#### [TASK DIRECTIONS]
Reproduce the following material exactly, including every line.

________________

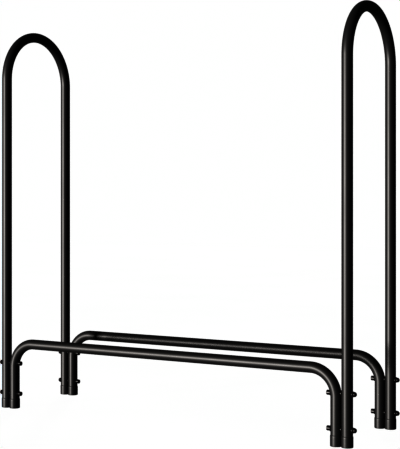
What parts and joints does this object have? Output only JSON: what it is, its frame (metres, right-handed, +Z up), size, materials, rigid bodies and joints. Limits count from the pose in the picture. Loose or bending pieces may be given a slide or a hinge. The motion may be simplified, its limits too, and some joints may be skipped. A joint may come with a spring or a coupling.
{
  "type": "firewood log rack",
  "caption": "Free-standing firewood rack: two tall bent-tube hoops joined at the foot by low tube rails, bolted at the corners, with caps on the tube ends.",
  "frame": {"origin": "on the floor, at the middle of the rack's length and depth", "axes": "+X along the rack's length, +Y across it from front to back, +Z up; the rack's front is -Y"},
  "size_m": [1.226, 0.33, 1.1999],
  "materials": {
    "powder_coated_tube": "satin black powder coat",
    "foot_cap_plastic": "moulded black plastic",
    "blackened_steel": "blackened steel fasteners"
  },
  "bodies": {
    "root": {"hoop_left": "powder_coated_tube", "hoop_right": "powder_coated_tube", "rail_front": "powder_coated_tube", "rail_rear": "powder_coated_tube", "hoop_foot_left_front": "foot_cap_plastic", "hoop_foot_left_rear": "foot_cap_plastic", "hoop_foot_right_front": "foot_cap_plastic", "hoop_foot_right_rear": "foot_cap_plastic", "rail_foot_left_front": "foot_cap_plastic", "rail_foot_left_rear": "foot_cap_plastic", "rail_foot_right_front": "foot_cap_plastic", "rail_foot_right_rear": "foot_cap_plastic", "bolts_left_front": "blackened_steel", "bolts_left_rear": "blackened_steel", "bolts_right_front": "blackened_steel", "bolts_right_rear": "blackened_steel", "head_washers_left_front": "blackened_steel", "head_washers_left_rear": "blackened_steel", "head_washers_right_front": "blackened_steel", "head_washers_right_rear": "blackened_steel", "spacer_washers_left_front": "blackened_steel", "spacer_washers_left_rear": "blackened_steel", "spacer_washers_right_front": "blackened_steel", "spacer_washers_right_rear": "blackened_steel", "nut_washers_left_front": "blackened_steel", "nut_washers_left_rear": "blackened_steel", "nut_washers_right_front": "blackened_steel", "nut_washers_right_rear": "blackened_steel", "nuts_left_front": "blackened_steel", "nuts_left_rear": "blackened_steel", "nuts_right_front": "blackened_steel", "nuts_right_rear": "blackened_steel"}
  },
  "joints": []
}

________________

#### [SOLUTION TO THE PROBLEM]
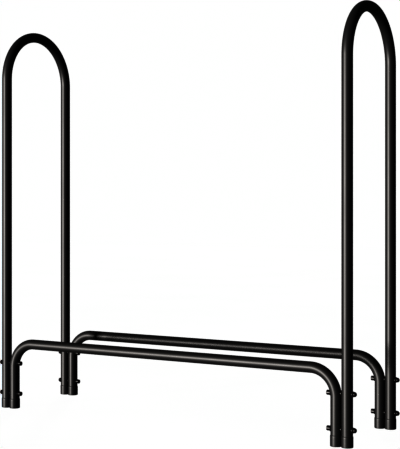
What parts and joints does this object have? Output only JSON: what it is, its frame (metres, right-handed, +Z up), size, materials, rigid bodies and joints. Limits count from the pose in the picture. Loose or bending pieces may be given a slide or a hinge. The motion may be simplified, its limits too, and some joints may be skipped. A joint may come with a spring or a coupling.
{
  "type": "firewood log rack",
  "caption": "Free-standing firewood rack: two tall bent-tube hoops joined at the foot by low tube rails, bolted at the corners, with caps on the tube ends.",
  "frame": {"origin": "on the floor, at the middle of the rack's length and depth", "axes": "+X along the rack's length, +Y across it from front to back, +Z up; the rack's front is -Y"},
  "size_m": [1.226, 0.33, 1.1999],
  "materials": {
    "powder_coated_tube": "satin black powder coat",
    "foot_cap_plastic": "moulded black plastic",
    "blackened_steel": "blackened steel fasteners"
  },
  "bodies": {
    "root": {"hoop_left": "powder_coated_tube", "hoop_right": "powder_coated_tube", "rail_front": "powder_coated_tube", "rail_rear": "powder_coated_tube", "hoop_foot_left_front": "foot_cap_plastic", "hoop_foot_left_rear": "foot_cap_plastic", "hoop_foot_right_front": "foot_cap_plastic", "hoop_foot_right_rear": "foot_cap_plastic", "rail_foot_left_front": "foot_cap_plastic", "rail_foot_left_rear": "foot_cap_plastic", "rail_foot_right_front": "foot_cap_plastic", "rail_foot_right_rear": "foot_cap_plastic", "bolts_left_front": "blackened_steel", "bolts_left_rear": "blackened_steel", "bolts_right_front": "blackened_steel", "bolts_right_rear": "blackened_steel", "head_washers_left_front": "blackened_steel", "head_washers_left_rear": "blackened_steel", "head_washers_right_front": "blackened_steel", "head_washers_right_rear": "blackened_steel", "spacer_washers_left_front": "blackened_steel", "spacer_washers_left_rear": "blackened_steel", "spacer_washers_right_front": "blackened_steel", "spacer_washers_right_rear": "blackened_steel", "nut_washers_left_front": "blackened_steel", "nut_washers_left_rear": "blackened_steel", "nut_washers_right_front": "blackened_steel", "nut_washers_right_rear": "blackened_steel", "nuts_left_front": "blackened_steel", "nuts_left_rear": "blackened_steel", "nuts_right_front": "blackened_steel", "nuts_right_rear": "blackened_steel"}
  },
  "joints": []
}